CHALLENGE:
Answer with nothing but the number of lines that include the word "their".

JSON records of objects:

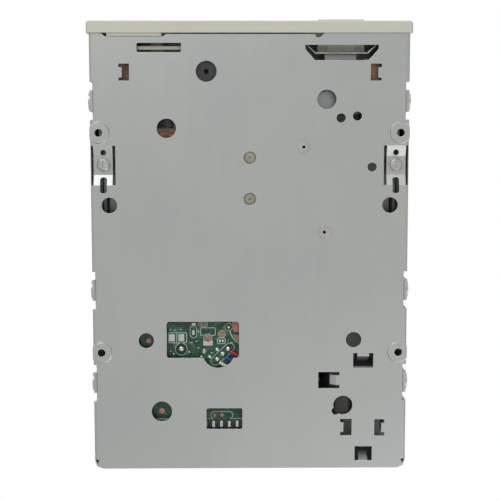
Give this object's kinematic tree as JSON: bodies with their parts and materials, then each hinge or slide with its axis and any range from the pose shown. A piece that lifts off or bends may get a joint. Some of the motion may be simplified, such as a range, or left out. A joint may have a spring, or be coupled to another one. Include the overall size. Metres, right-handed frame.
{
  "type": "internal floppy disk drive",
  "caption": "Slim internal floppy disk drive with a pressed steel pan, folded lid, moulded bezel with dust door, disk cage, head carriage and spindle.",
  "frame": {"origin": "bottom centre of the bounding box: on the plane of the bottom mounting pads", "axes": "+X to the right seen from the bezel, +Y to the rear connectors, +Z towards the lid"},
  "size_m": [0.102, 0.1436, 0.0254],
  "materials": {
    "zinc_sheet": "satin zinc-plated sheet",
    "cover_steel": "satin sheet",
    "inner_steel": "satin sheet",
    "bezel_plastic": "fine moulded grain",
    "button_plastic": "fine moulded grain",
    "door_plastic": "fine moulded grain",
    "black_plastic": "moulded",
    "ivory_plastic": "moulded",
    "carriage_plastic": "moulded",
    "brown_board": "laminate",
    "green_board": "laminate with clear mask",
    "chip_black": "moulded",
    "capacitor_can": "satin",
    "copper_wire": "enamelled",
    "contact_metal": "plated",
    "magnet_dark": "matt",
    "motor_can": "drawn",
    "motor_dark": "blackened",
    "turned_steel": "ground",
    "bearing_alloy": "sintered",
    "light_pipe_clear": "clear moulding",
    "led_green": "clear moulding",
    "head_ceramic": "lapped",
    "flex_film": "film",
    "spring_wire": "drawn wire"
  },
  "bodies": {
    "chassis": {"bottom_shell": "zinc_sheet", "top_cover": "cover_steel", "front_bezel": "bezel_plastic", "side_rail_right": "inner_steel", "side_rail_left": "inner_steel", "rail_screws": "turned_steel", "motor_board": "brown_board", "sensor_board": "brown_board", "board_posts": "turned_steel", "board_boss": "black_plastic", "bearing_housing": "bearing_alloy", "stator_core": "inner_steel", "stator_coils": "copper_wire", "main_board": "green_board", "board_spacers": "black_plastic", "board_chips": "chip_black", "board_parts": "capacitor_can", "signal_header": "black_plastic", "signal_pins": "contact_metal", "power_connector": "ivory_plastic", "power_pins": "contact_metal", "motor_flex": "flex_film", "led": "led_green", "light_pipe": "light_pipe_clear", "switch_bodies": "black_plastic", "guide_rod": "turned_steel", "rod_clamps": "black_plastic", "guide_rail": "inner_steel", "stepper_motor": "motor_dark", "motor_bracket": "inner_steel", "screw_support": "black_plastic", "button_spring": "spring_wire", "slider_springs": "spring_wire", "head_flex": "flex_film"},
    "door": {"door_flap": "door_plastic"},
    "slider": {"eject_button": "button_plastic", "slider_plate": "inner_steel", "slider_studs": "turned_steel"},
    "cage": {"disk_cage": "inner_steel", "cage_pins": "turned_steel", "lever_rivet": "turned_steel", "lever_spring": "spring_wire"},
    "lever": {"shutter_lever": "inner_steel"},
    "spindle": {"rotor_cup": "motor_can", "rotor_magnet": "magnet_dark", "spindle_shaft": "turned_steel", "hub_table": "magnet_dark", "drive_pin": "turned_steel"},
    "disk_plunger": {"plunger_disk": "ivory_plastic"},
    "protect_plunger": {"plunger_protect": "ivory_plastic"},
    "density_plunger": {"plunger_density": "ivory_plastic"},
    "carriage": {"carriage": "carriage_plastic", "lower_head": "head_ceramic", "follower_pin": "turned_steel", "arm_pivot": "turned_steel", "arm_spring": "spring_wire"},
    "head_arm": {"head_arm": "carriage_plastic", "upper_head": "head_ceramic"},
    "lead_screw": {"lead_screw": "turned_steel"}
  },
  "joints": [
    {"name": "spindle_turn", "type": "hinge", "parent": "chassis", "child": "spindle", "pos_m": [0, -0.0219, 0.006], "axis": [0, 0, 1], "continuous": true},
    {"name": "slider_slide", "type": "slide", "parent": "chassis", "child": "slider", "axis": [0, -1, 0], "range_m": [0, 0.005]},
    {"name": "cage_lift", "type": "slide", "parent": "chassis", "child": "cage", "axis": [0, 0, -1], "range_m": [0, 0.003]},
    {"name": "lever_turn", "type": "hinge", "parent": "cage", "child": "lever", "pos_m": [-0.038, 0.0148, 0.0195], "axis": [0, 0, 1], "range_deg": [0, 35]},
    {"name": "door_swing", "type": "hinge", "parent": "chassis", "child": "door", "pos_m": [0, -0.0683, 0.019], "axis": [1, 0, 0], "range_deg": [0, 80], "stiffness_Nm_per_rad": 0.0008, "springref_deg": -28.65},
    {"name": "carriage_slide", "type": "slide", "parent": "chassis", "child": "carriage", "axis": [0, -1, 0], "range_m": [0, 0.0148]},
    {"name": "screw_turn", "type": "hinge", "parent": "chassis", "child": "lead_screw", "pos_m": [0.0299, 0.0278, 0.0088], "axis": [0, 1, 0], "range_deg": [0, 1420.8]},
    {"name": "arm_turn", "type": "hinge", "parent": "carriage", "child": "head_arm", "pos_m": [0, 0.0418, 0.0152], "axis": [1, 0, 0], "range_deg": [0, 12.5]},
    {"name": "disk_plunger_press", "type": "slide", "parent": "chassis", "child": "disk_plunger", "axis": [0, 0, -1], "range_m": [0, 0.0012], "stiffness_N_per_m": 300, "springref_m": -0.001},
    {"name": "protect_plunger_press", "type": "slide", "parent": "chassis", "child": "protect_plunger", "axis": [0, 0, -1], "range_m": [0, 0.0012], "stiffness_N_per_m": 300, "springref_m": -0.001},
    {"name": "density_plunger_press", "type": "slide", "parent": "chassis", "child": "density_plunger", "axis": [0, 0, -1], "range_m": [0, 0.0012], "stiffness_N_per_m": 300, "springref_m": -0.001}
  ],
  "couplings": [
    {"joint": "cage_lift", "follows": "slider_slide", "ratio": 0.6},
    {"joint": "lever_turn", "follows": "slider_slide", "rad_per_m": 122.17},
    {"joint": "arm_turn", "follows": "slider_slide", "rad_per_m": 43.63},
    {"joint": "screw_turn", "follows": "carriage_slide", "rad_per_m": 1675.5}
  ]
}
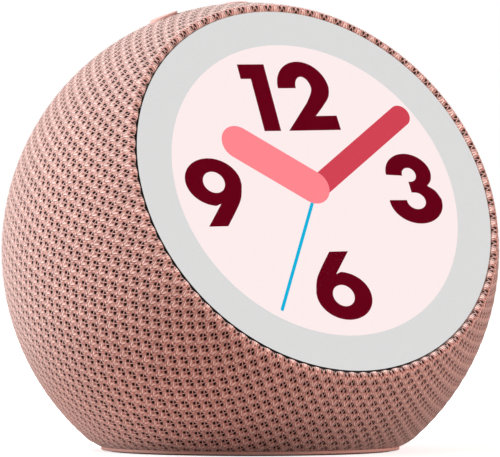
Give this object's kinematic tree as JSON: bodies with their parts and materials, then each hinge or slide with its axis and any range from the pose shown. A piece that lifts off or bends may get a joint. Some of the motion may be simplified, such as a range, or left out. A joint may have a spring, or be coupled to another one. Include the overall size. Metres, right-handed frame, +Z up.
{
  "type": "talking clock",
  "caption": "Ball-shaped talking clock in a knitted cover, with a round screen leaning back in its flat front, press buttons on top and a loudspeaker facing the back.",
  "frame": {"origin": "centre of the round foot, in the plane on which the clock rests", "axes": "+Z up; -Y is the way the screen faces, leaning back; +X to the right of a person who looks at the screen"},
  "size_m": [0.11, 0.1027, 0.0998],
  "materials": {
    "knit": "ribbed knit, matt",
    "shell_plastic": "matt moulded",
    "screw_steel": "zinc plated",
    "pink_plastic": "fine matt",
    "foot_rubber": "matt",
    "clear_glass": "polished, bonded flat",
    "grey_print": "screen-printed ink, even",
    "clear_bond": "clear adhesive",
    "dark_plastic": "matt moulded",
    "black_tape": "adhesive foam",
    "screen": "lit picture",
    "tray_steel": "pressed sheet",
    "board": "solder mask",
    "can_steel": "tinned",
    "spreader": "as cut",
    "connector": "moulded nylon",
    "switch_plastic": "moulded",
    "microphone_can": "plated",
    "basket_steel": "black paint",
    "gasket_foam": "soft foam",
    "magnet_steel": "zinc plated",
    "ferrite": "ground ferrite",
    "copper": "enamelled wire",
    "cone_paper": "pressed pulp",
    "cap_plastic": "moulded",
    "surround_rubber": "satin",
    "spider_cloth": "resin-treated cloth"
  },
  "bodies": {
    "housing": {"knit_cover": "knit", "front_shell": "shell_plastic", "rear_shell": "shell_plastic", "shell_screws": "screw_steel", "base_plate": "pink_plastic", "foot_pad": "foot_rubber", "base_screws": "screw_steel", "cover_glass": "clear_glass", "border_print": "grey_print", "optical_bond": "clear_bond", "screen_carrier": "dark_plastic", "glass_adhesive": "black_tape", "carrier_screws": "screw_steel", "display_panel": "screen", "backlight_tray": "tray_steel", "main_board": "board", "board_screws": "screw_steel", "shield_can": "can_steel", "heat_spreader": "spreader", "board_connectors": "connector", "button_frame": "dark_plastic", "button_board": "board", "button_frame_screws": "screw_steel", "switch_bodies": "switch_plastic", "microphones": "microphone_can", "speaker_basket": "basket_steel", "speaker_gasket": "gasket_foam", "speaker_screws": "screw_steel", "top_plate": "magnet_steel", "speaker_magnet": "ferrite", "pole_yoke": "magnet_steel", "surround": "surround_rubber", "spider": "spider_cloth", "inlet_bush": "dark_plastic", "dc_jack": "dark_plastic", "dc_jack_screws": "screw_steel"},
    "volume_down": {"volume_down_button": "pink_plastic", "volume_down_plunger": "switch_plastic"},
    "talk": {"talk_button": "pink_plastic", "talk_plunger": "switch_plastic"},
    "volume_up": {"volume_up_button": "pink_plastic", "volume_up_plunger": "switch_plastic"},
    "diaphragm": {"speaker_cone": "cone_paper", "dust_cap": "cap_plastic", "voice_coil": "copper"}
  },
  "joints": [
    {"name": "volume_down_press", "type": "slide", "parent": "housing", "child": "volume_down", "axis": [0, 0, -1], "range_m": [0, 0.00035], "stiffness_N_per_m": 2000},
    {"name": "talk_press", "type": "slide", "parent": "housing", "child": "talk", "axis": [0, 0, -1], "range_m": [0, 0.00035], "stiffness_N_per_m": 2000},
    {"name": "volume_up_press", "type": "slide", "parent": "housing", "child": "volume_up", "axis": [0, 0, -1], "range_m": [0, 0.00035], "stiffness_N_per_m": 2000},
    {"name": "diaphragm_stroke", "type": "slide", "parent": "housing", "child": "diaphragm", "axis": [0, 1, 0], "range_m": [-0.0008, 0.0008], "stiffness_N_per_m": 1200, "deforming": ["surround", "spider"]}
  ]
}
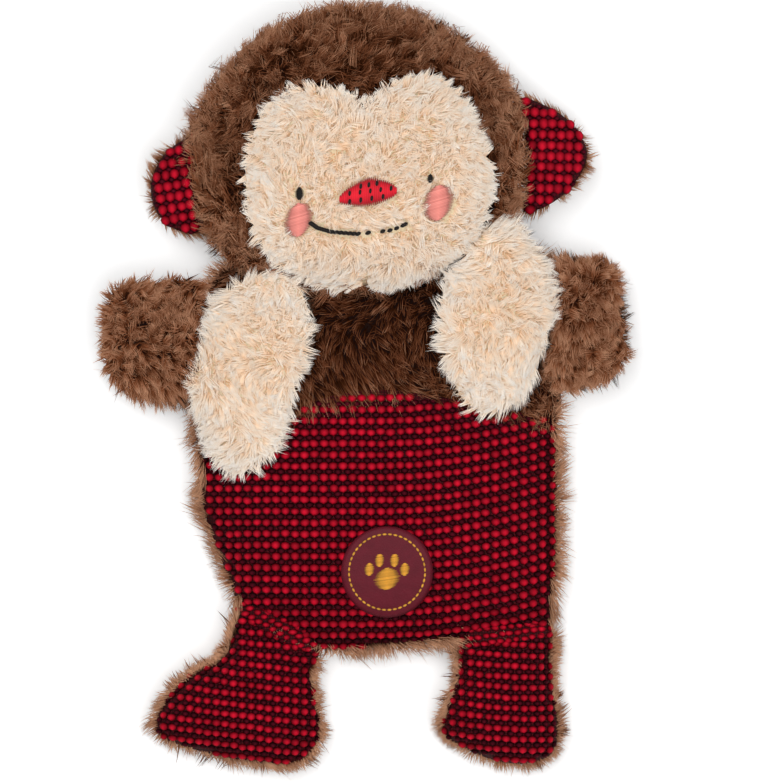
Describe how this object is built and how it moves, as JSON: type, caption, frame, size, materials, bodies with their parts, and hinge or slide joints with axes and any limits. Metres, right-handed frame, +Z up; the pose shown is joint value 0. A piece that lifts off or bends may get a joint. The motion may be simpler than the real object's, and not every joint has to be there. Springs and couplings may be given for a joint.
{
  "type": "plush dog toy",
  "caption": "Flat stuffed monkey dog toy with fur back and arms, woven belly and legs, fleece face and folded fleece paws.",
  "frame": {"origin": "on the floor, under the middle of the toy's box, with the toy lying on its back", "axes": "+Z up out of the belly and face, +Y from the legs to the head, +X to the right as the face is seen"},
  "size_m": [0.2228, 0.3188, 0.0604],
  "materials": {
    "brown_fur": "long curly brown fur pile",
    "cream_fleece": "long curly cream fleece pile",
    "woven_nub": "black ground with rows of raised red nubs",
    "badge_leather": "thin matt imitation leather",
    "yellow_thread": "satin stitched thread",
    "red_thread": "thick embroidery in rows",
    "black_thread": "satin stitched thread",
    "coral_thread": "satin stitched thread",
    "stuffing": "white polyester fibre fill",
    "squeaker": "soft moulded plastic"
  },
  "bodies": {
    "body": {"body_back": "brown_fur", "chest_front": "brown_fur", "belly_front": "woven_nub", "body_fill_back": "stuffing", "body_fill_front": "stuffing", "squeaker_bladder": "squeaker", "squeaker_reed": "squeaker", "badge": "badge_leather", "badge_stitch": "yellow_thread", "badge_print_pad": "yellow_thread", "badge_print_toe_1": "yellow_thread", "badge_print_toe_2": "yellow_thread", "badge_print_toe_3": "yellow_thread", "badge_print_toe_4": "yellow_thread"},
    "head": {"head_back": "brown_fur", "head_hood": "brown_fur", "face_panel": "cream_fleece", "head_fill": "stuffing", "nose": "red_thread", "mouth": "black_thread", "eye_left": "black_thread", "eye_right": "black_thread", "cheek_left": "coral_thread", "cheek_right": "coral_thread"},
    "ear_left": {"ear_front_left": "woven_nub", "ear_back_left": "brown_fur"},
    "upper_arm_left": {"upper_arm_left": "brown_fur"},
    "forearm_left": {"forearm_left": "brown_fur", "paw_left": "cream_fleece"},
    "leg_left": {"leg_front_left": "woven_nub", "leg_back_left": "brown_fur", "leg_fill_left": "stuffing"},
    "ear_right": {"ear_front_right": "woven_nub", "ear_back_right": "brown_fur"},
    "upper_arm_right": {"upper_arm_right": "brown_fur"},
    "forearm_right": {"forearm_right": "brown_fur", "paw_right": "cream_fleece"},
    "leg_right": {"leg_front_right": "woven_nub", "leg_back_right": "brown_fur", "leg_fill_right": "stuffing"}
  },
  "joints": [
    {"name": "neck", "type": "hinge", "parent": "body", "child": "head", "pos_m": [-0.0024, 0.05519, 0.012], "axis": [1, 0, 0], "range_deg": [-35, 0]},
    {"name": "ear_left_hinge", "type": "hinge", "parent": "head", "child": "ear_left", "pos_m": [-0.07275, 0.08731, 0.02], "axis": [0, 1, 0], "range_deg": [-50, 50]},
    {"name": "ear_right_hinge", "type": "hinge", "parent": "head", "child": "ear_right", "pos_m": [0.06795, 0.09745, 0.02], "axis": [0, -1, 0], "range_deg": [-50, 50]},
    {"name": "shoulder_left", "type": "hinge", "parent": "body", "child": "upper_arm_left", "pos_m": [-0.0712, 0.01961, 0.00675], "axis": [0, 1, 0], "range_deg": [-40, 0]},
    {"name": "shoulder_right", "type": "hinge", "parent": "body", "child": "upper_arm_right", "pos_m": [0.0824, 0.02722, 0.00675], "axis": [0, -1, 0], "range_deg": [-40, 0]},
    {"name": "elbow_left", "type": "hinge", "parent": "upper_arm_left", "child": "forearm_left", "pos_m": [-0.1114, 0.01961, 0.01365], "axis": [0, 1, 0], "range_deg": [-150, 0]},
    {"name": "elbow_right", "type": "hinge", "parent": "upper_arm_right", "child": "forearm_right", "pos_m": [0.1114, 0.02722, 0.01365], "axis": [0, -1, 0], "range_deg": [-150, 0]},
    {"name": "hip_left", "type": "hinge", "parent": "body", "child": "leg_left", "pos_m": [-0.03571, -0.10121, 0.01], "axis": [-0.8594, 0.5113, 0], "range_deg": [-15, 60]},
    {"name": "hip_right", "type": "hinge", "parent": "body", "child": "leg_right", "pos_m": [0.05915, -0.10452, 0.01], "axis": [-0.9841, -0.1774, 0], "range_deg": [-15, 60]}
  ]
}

REPLY:
3